• Exercise details: Start at the line containing "return shape.Solids[0]", stop at the line containing "bpy.data.objects.remove(obj)", and set down every line in that stretch exactly as written, and nothing else.
— start Source data —
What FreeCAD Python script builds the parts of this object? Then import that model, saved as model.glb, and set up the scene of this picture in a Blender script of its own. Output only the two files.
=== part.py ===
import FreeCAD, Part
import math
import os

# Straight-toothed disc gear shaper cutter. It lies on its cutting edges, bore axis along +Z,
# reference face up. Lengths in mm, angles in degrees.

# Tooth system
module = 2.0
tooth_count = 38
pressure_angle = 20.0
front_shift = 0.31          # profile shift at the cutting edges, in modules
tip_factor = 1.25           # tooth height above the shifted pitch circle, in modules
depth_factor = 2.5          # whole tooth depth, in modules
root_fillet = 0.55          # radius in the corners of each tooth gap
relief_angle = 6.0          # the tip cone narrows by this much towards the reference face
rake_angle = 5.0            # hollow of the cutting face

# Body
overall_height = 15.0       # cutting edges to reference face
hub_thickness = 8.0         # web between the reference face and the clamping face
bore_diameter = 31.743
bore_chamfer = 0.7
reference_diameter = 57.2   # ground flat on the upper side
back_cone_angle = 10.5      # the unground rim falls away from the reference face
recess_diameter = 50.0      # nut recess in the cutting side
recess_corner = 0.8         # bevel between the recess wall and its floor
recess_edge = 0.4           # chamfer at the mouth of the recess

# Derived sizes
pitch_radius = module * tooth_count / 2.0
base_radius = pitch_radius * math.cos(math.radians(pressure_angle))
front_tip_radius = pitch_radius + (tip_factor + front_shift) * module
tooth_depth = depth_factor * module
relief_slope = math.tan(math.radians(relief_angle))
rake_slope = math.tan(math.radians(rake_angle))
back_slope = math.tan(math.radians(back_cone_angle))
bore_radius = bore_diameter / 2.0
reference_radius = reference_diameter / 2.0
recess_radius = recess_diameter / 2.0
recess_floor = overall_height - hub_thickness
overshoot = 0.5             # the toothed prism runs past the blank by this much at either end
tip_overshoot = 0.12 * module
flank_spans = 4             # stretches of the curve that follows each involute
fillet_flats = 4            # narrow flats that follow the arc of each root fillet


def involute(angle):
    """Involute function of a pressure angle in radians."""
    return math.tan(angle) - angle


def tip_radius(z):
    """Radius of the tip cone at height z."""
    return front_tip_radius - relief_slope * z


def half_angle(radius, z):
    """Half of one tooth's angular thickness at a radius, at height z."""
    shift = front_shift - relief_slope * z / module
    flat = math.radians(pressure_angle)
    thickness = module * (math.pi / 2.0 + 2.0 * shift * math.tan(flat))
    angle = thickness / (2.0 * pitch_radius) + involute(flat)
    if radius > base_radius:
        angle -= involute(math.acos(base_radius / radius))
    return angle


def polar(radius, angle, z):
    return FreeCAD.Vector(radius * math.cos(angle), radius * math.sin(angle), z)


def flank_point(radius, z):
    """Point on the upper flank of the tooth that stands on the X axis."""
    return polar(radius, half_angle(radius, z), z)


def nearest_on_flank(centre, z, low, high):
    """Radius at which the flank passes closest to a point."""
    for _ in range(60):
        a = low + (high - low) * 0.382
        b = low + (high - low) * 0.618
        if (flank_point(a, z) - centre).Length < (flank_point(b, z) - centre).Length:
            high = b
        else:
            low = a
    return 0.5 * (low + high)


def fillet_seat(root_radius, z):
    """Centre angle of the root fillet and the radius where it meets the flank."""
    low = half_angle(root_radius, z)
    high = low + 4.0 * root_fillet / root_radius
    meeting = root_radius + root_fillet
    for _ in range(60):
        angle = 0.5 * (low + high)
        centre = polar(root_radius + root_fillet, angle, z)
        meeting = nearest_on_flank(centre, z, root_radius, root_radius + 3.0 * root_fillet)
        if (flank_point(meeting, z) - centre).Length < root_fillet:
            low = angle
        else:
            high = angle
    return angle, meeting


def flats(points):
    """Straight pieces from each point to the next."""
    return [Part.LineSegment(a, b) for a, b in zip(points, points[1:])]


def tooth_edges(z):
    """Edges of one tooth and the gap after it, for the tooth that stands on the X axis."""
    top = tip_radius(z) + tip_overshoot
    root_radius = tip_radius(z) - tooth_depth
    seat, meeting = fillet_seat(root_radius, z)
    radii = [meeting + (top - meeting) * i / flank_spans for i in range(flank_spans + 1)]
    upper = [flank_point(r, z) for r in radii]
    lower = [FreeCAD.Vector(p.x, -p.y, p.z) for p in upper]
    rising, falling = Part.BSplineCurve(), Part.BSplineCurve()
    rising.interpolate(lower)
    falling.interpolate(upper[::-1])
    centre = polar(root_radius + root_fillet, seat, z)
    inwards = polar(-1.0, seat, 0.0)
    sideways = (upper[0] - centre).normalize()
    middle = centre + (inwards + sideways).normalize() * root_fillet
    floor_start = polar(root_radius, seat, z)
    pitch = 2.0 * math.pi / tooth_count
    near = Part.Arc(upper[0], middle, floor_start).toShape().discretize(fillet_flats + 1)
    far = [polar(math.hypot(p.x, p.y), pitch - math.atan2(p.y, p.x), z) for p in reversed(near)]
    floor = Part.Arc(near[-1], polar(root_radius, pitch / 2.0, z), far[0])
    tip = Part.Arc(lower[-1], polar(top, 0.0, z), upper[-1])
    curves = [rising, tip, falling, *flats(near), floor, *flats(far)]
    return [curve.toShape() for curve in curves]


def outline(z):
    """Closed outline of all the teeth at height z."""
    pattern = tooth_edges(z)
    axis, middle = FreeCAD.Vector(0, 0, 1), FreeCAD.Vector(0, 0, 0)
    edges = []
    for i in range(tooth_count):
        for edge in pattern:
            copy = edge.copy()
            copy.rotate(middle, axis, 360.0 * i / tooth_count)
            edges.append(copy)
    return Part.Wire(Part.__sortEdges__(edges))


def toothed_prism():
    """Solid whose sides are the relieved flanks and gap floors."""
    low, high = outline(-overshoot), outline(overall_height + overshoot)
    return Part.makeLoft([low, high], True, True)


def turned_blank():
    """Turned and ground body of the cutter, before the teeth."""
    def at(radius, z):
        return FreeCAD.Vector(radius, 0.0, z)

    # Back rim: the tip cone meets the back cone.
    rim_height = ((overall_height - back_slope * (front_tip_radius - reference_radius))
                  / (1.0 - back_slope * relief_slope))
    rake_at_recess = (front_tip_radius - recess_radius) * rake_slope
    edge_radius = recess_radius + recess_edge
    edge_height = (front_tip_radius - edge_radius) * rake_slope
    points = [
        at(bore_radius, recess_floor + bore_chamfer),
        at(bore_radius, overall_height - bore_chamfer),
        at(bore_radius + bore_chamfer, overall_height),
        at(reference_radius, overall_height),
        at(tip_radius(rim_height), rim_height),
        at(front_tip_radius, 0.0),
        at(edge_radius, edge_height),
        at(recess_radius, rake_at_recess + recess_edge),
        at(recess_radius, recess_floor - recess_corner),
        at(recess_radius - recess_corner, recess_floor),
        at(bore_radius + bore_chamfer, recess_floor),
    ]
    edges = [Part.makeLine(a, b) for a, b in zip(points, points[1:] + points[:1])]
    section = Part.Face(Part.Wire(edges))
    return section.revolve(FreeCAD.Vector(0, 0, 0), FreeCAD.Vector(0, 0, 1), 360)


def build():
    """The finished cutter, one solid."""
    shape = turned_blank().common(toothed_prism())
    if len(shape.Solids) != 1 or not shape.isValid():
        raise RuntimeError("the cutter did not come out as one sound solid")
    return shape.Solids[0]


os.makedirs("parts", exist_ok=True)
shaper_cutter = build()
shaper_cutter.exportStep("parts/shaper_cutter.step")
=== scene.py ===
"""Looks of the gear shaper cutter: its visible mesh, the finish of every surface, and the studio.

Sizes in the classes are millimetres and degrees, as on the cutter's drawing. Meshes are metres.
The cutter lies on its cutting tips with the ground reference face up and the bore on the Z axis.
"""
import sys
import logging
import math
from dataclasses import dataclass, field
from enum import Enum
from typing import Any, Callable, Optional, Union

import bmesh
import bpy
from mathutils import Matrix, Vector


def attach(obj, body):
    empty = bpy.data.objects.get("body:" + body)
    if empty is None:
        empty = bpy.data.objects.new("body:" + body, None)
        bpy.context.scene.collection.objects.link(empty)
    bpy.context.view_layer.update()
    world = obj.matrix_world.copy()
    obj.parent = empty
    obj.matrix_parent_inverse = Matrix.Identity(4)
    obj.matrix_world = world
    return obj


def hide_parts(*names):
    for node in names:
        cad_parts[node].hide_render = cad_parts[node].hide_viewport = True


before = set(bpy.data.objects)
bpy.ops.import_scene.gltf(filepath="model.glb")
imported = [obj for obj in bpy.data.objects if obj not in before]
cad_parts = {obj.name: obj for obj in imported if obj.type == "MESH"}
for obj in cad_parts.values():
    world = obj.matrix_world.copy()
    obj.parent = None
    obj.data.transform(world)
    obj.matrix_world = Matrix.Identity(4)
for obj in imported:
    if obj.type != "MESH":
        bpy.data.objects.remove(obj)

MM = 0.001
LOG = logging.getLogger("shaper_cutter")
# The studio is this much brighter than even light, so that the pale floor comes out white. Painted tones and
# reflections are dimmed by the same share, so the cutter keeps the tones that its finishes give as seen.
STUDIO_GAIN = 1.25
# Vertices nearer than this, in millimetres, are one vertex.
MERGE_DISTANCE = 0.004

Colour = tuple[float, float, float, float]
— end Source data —
• Result of this exercise:
    return shape.Solids[0]


os.makedirs("parts", exist_ok=True)
shaper_cutter = build()
shaper_cutter.exportStep("parts/shaper_cutter.step")
=== scene.py ===
"""Looks of the gear shaper cutter: its visible mesh, the finish of every surface, and the studio.

Sizes in the classes are millimetres and degrees, as on the cutter's drawing. Meshes are metres.
The cutter lies on its cutting tips with the ground reference face up and the bore on the Z axis.
"""
import sys
import logging
import math
from dataclasses import dataclass, field
from enum import Enum
from typing import Any, Callable, Optional, Union

import bmesh
import bpy
from mathutils import Matrix, Vector


def attach(obj, body):
    empty = bpy.data.objects.get("body:" + body)
    if empty is None:
        empty = bpy.data.objects.new("body:" + body, None)
        bpy.context.scene.collection.objects.link(empty)
    bpy.context.view_layer.update()
    world = obj.matrix_world.copy()
    obj.parent = empty
    obj.matrix_parent_inverse = Matrix.Identity(4)
    obj.matrix_world = world
    return obj


def hide_parts(*names):
    for node in names:
        cad_parts[node].hide_render = cad_parts[node].hide_viewport = True


before = set(bpy.data.objects)
bpy.ops.import_scene.gltf(filepath="model.glb")
imported = [obj for obj in bpy.data.objects if obj not in before]
cad_parts = {obj.name: obj for obj in imported if obj.type == "MESH"}
for obj in cad_parts.values():
    world = obj.matrix_world.copy()
    obj.parent = None
    obj.data.transform(world)
    obj.matrix_world = Matrix.Identity(4)
for obj in imported:
    if obj.type != "MESH":
        bpy.data.objects.remove(obj)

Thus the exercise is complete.